Stated problem. Your task is to print all of the material verbatim.
+---+
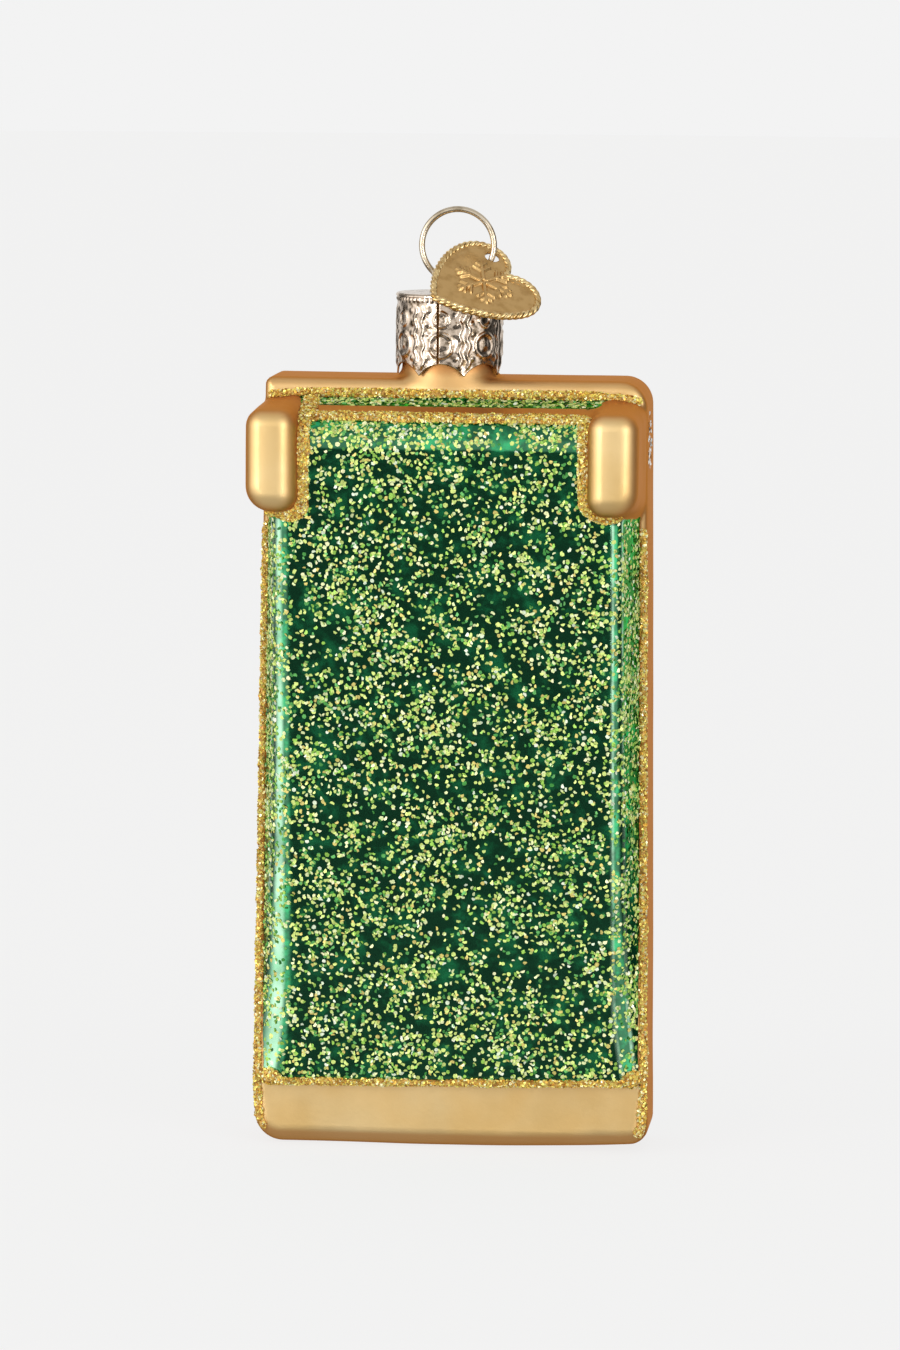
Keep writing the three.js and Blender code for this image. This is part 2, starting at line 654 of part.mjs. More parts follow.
// The lines lie just off the glass, whose form grown by the gap cuts their undersides
const glassWithGap = glassForm(-GLITTER_GAP).add(neckOuter(GLITTER_GAP));

function addGlitterLine(name, points, steps) {
  const line = bar(points, GLITTER_RADIUS, 10, steps).subtract(glassWithGap);
  addMesh(name, toGeometry(line), GLITTER, 0.7, 0.6);
}

addGlitterLine('glitter_line_left', alongEdge(-1), 4);
addGlitterLine('glitter_line_right', alongEdge(1), 4);
addGlitterLine('glitter_line_top', acrossTop(), 30);
addGlitterLine('glitter_line_strip', acrossStrip(), 2);
addGlitterLine('glitter_line_rail', acrossRail(), 2);
addGlitterLine('glitter_line_left_leg', roundLeg(-1), 18);
addGlitterLine('glitter_line_right_leg', roundLeg(1), 18);

export default group;
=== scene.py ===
"""Looks of a blown glass cornhole board ornament, seen from its leg side.

The forms are worked out in millimetres in the frame's own axes, and every mesh is written in metres.
"""

import math

import bpy
import numpy as np
from mathutils import Matrix, Vector


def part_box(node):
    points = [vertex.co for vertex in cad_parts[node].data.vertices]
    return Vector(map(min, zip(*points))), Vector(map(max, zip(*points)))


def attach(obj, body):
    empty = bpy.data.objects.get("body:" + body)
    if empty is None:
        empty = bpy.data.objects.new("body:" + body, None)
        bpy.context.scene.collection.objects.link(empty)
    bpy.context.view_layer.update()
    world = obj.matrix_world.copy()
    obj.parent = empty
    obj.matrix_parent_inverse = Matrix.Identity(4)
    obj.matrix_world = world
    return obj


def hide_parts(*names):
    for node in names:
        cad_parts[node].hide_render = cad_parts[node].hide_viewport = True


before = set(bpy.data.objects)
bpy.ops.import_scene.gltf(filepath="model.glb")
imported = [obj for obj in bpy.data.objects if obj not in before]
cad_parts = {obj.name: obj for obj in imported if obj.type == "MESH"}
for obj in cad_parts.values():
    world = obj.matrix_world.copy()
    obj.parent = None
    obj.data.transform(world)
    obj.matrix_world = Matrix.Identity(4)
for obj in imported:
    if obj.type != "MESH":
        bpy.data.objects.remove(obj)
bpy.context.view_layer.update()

MM = 0.001


def cad_box(node):
    """Lowest and highest corner of a CAD node, in millimetres."""
    low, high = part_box(node)
    return np.array(low) / MM, np.array(high) / MM


GLASS_LOW, GLASS_HIGH = cad_box("glass_body")
BAND_LOW, BAND_HIGH = cad_box("cap_band")

# Glass board
WALL = 1.0
BOARD_HEIGHT = 91.5
BACK_Y = -6.0
DECK_Y = GLASS_HIGH[1]
BOARD_HALF_TOP = 22.5
BOARD_HALF_BASE = 23.6
BOARD_CORNER_TOP_LEFT = 1.0
BOARD_CORNER_TOP_RIGHT = 3.2
BOARD_CORNER_BASE_LEFT = 3.5
BOARD_CORNER_BASE_RIGHT = 2.2
BACK_EDGE_ROUND = 1.2
BASE_EDGE_ROUND = 2.6
BASE_LIFT_RIGHT = 0.8
DECK_EDGE_ROUND = 1.6
DECK_HOLE_RADIUS = 5.85
DECK_HOLE_DEPTH = 2.5
DECK_HOLE_Z = BOARD_HEIGHT - 17.0
HOLE_RIM_ROUND = 0.7
HOLE_FLOOR_ROUND = 0.9
WAVE_DEPTH = 0.05
SMALL_WAVE_SHARE = 0.4

# Box frame on the back
RAIL_HEIGHT = 7.4
FRAME_INSET = 0.8
FRAME_RISE_AT_RAIL = 1.5
FRAME_SLOPE = math.radians(6.8)
FRAME_HALF = 20.3
FRAME_FLARE = 1.6
FRAME_FLARE_HEIGHT = 13.0
FRAME_EDGE_ROUND_LEFT = 2.4
FRAME_EDGE_ROUND_RIGHT = 1.6
FRAME_TOP_DROP = 2.2
FRAME_TOP_SLOPE = math.radians(12.4)
FRAME_TOP_ROUND = 3.0
RAIL_SLANT = 0.02
RAIL_LIFT = 0.85
RAIL_EDGE_ROUND = 0.6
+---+
Reply to the exercise.
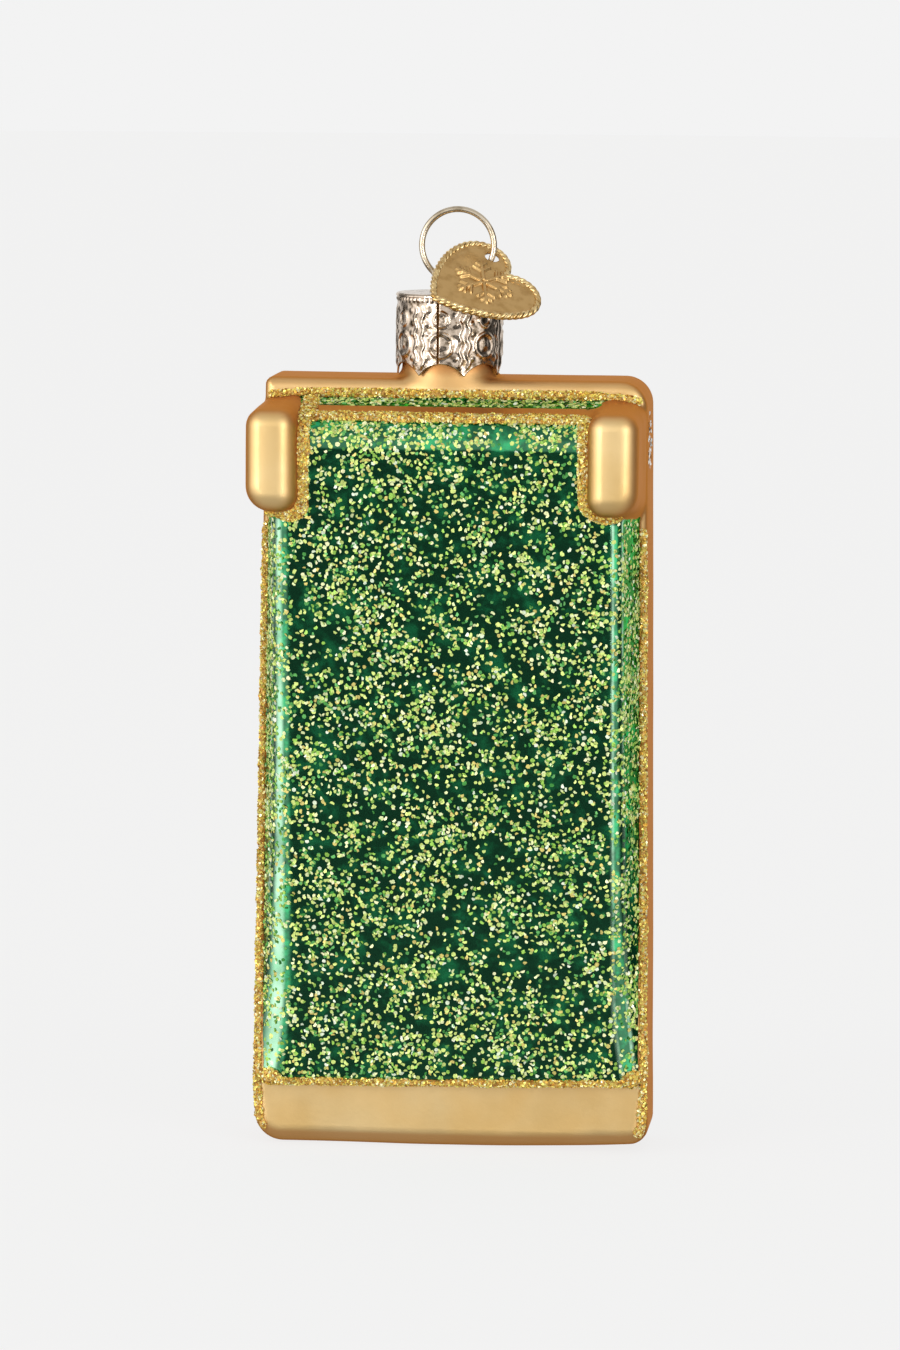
Keep writing the three.js and Blender code for this image. This is part 2, starting at line 654 of part.mjs. More parts follow.
// The lines lie just off the glass, whose form grown by the gap cuts their undersides
const glassWithGap = glassForm(-GLITTER_GAP).add(neckOuter(GLITTER_GAP));

function addGlitterLine(name, points, steps) {
  const line = bar(points, GLITTER_RADIUS, 10, steps).subtract(glassWithGap);
  addMesh(name, toGeometry(line), GLITTER, 0.7, 0.6);
}

addGlitterLine('glitter_line_left', alongEdge(-1), 4);
addGlitterLine('glitter_line_right', alongEdge(1), 4);
addGlitterLine('glitter_line_top', acrossTop(), 30);
addGlitterLine('glitter_line_strip', acrossStrip(), 2);
addGlitterLine('glitter_line_rail', acrossRail(), 2);
addGlitterLine('glitter_line_left_leg', roundLeg(-1), 18);
addGlitterLine('glitter_line_right_leg', roundLeg(1), 18);

export default group;
=== scene.py ===
"""Looks of a blown glass cornhole board ornament, seen from its leg side.

The forms are worked out in millimetres in the frame's own axes, and every mesh is written in metres.
"""

import math

import bpy
import numpy as np
from mathutils import Matrix, Vector


def part_box(node):
    points = [vertex.co for vertex in cad_parts[node].data.vertices]
    return Vector(map(min, zip(*points))), Vector(map(max, zip(*points)))


def attach(obj, body):
    empty = bpy.data.objects.get("body:" + body)
    if empty is None:
        empty = bpy.data.objects.new("body:" + body, None)
        bpy.context.scene.collection.objects.link(empty)
    bpy.context.view_layer.update()
    world = obj.matrix_world.copy()
    obj.parent = empty
    obj.matrix_parent_inverse = Matrix.Identity(4)
    obj.matrix_world = world
    return obj


def hide_parts(*names):
    for node in names:
        cad_parts[node].hide_render = cad_parts[node].hide_viewport = True


before = set(bpy.data.objects)
bpy.ops.import_scene.gltf(filepath="model.glb")
imported = [obj for obj in bpy.data.objects if obj not in before]
cad_parts = {obj.name: obj for obj in imported if obj.type == "MESH"}
for obj in cad_parts.values():
    world = obj.matrix_world.copy()
    obj.parent = None
    obj.data.transform(world)
    obj.matrix_world = Matrix.Identity(4)
for obj in imported:
    if obj.type != "MESH":
        bpy.data.objects.remove(obj)
bpy.context.view_layer.update()

MM = 0.001


def cad_box(node):
    """Lowest and highest corner of a CAD node, in millimetres."""
    low, high = part_box(node)
    return np.array(low) / MM, np.array(high) / MM


GLASS_LOW, GLASS_HIGH = cad_box("glass_body")
BAND_LOW, BAND_HIGH = cad_box("cap_band")

# Glass board
WALL = 1.0
BOARD_HEIGHT = 91.5
BACK_Y = -6.0
DECK_Y = GLASS_HIGH[1]
BOARD_HALF_TOP = 22.5
BOARD_HALF_BASE = 23.6
BOARD_CORNER_TOP_LEFT = 1.0
BOARD_CORNER_TOP_RIGHT = 3.2
BOARD_CORNER_BASE_LEFT = 3.5
BOARD_CORNER_BASE_RIGHT = 2.2
BACK_EDGE_ROUND = 1.2
BASE_EDGE_ROUND = 2.6
BASE_LIFT_RIGHT = 0.8
DECK_EDGE_ROUND = 1.6
DECK_HOLE_RADIUS = 5.85
DECK_HOLE_DEPTH = 2.5
DECK_HOLE_Z = BOARD_HEIGHT - 17.0
HOLE_RIM_ROUND = 0.7
HOLE_FLOOR_ROUND = 0.9
WAVE_DEPTH = 0.05
SMALL_WAVE_SHARE = 0.4

# Box frame on the back
RAIL_HEIGHT = 7.4
FRAME_INSET = 0.8
FRAME_RISE_AT_RAIL = 1.5
FRAME_SLOPE = math.radians(6.8)
FRAME_HALF = 20.3
FRAME_FLARE = 1.6
FRAME_FLARE_HEIGHT = 13.0
FRAME_EDGE_ROUND_LEFT = 2.4
FRAME_EDGE_ROUND_RIGHT = 1.6
FRAME_TOP_DROP = 2.2
FRAME_TOP_SLOPE = math.radians(12.4)
FRAME_TOP_ROUND = 3.0
RAIL_SLANT = 0.02
RAIL_LIFT = 0.85
RAIL_EDGE_ROUND = 0.6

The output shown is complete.